At 7:00 the local Home Depot opened and I rushed in and bought a portable sump pump. I picked up a Flotec Intelli pump, which is supposed to shut off if it doesn't detect water flow, ideal for pumping out a wet basement and garage. Well I connected the pump to a hose and it was working great, so I decided to go get a second pump. I hooked the second pump up and it would only run intermittently. I read the manual and it warns that the pump must be connected to hose no smaller than 3/4" for best performance, no problem, mine is 7/8, or so I thought.

After struggling with this pump for over an hour, I took it back and exchanged it for another. Hooked it up and had the same problem. Meanwhile the original pump is pumping just fine. I called the Customer support line. Waited 20 minutes to talk to someone. Finally the guy that answered, told me my hose was kinked. I assured him it was not. He said it was probably bad power to the pump that wasn't working so I switched plugs. It didn't matter. He said to swap out the two pumps on the two hoses. Which I did. Then neither would work. He then suggested testing the pump in a 5 gallon bucket. If it would run in a 5 gallon bucket, then the problem was my hoses not the pump. He also said the flow sensor would shut the pump off if there was too little flow or too much based on current sensing.

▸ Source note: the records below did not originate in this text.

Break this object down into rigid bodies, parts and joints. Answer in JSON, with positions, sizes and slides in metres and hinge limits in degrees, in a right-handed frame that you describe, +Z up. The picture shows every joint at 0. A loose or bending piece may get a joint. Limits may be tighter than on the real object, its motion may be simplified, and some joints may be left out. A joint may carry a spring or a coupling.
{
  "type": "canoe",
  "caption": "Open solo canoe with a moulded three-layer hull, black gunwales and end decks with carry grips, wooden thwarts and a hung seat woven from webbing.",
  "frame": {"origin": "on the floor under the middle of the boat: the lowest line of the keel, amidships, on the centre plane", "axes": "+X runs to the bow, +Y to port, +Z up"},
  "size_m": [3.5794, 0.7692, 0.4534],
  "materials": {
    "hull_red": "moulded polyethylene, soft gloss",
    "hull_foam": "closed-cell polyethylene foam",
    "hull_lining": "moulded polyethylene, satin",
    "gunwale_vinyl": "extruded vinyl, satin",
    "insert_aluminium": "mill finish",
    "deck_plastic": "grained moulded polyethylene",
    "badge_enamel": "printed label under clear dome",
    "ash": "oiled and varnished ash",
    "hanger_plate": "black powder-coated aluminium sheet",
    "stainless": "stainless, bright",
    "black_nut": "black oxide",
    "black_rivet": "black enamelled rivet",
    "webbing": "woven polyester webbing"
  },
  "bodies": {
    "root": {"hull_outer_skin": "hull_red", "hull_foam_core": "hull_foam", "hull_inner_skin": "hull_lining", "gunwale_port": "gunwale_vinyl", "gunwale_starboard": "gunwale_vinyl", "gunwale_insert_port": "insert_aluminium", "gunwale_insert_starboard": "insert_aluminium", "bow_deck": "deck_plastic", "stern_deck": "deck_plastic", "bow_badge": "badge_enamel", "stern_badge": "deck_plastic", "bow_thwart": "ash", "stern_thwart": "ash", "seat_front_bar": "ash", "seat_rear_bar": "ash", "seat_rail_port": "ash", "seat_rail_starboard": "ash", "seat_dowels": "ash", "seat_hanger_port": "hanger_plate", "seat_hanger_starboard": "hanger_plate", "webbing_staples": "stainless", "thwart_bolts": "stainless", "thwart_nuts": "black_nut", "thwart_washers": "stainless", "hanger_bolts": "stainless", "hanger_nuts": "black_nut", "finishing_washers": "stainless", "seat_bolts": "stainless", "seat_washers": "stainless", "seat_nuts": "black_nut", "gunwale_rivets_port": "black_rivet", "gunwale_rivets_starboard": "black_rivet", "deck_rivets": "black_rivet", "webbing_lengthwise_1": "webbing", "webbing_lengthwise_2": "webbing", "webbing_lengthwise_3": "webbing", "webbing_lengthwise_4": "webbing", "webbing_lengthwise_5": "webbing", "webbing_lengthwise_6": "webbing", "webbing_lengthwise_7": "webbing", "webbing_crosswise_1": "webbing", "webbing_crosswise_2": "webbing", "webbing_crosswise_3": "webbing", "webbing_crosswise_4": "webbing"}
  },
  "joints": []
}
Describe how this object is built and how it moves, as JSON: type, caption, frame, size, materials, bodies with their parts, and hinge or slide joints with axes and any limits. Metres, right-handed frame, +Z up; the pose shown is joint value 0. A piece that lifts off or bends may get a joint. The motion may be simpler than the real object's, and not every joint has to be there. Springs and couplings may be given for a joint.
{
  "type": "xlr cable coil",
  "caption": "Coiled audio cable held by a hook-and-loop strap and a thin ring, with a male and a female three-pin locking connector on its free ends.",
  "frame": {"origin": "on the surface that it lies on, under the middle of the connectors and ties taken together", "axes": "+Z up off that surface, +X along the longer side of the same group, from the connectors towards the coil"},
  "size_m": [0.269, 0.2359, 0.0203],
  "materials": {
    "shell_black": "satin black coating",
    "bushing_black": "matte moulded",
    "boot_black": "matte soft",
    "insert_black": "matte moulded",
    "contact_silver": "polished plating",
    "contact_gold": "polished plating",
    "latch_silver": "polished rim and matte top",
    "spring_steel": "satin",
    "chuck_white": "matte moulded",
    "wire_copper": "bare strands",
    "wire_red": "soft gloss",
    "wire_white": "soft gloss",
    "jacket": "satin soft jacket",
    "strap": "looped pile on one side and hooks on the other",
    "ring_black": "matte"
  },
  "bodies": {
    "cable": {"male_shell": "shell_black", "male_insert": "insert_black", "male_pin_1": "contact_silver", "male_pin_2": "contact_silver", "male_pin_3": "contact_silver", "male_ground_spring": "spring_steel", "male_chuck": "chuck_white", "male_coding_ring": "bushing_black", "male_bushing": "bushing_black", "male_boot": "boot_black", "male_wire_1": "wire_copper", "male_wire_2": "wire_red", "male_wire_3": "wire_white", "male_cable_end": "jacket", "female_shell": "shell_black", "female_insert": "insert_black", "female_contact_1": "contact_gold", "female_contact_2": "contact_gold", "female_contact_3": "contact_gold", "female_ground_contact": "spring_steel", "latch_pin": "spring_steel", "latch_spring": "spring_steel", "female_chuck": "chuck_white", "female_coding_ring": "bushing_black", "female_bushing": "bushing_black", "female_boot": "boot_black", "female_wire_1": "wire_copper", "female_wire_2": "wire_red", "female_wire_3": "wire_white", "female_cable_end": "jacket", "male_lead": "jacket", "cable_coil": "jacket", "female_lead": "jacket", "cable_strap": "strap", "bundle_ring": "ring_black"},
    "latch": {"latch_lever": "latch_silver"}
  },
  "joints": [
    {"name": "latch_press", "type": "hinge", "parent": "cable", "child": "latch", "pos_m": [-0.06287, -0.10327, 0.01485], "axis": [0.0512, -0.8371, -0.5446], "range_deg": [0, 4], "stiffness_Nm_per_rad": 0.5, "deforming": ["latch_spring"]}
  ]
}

I ended up taking the Intella pump back for a dumb pump, which worked fine. Apparently in my set up the pump didn't have to work hard on the short hose I had and it would run as if there was no load due to the siphoning effect once the pump lifted the water over the high point in the hose. It would then shut off thinking there was no water to pump. The longer hose apparently had enough resistance that the pump didn't over speed and trip the sensor.

I wouldn't recommend this pump unless you have small hoses or have a ball valve to throttle the flow on a large diameter hose.

After 12 hours we finally got the water removed. I had a HVAC guy come and remove the controls for my heat pump system which had been submerged and LOML spent an hour with her hair dryer drying it off. Once the water was gone and I dried the inside of the heater cabinet the HVAC guy was able to reconnect the controls and everything worked. The house started at 64 degrees and dropped to 57 after 15 hours with no heat input.

I guess I'll be digging up the drain line once the weather warms up.

Ted Calver
03-01-2011, 11:09 AM
Lee..sorry for your misfortune. It's always something....and it kinda makes you cringe a little wondering what the next 'something' is going to be.

Matt Meiser
03-01-2011, 11:19 AM
My parents' basement flooded several times when I was a kid so I know the drill well. At least you didn't have a brand new 50lb bag of dog food sitting down there like my mom did one time. Knock on wood, ours has only flooded twice. Once before we got it because the previous owner unplugged the pump for maintenance and forgot to plug it back in. And once right after we moved in when the pump failed. We have two interconnected sumps so now each has a regular pump and we've got a batter backup pump in one. I worried about he drain getting damaged this summer when our gas lines were installed, but was able to probe and determine its location before construction.